::: INFORMATION PROVIDED
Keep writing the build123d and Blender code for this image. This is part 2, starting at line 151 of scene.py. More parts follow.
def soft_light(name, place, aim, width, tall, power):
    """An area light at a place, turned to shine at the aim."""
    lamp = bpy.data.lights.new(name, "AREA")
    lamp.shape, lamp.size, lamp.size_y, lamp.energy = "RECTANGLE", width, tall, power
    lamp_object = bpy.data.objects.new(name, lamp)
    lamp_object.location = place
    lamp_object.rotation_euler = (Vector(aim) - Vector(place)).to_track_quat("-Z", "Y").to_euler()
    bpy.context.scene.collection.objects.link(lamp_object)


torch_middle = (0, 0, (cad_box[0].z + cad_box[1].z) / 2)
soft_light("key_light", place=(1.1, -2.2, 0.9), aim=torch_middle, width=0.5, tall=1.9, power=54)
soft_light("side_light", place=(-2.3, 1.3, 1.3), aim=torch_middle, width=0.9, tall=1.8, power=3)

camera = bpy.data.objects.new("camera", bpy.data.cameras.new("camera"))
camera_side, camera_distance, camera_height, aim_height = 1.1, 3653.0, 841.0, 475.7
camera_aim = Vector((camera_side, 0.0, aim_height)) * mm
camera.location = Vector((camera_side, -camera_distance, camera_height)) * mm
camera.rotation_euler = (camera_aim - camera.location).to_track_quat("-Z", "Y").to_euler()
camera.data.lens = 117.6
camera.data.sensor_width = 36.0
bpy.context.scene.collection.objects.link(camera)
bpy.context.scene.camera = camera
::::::
### THE EXERCISE
Write the material out exactly, with nothing left out.

### COMPLETE OUTPUT
Keep writing the build123d and Blender code for this image. This is part 2, starting at line 151 of scene.py. More parts follow.
def soft_light(name, place, aim, width, tall, power):
    """An area light at a place, turned to shine at the aim."""
    lamp = bpy.data.lights.new(name, "AREA")
    lamp.shape, lamp.size, lamp.size_y, lamp.energy = "RECTANGLE", width, tall, power
    lamp_object = bpy.data.objects.new(name, lamp)
    lamp_object.location = place
    lamp_object.rotation_euler = (Vector(aim) - Vector(place)).to_track_quat("-Z", "Y").to_euler()
    bpy.context.scene.collection.objects.link(lamp_object)


torch_middle = (0, 0, (cad_box[0].z + cad_box[1].z) / 2)
soft_light("key_light", place=(1.1, -2.2, 0.9), aim=torch_middle, width=0.5, tall=1.9, power=54)
soft_light("side_light", place=(-2.3, 1.3, 1.3), aim=torch_middle, width=0.9, tall=1.8, power=3)

camera = bpy.data.objects.new("camera", bpy.data.cameras.new("camera"))
camera_side, camera_distance, camera_height, aim_height = 1.1, 3653.0, 841.0, 475.7
camera_aim = Vector((camera_side, 0.0, aim_height)) * mm
camera.location = Vector((camera_side, -camera_distance, camera_height)) * mm
camera.rotation_euler = (camera_aim - camera.location).to_track_quat("-Z", "Y").to_euler()
camera.data.lens = 117.6
camera.data.sensor_width = 36.0
bpy.context.scene.collection.objects.link(camera)
bpy.context.scene.camera = camera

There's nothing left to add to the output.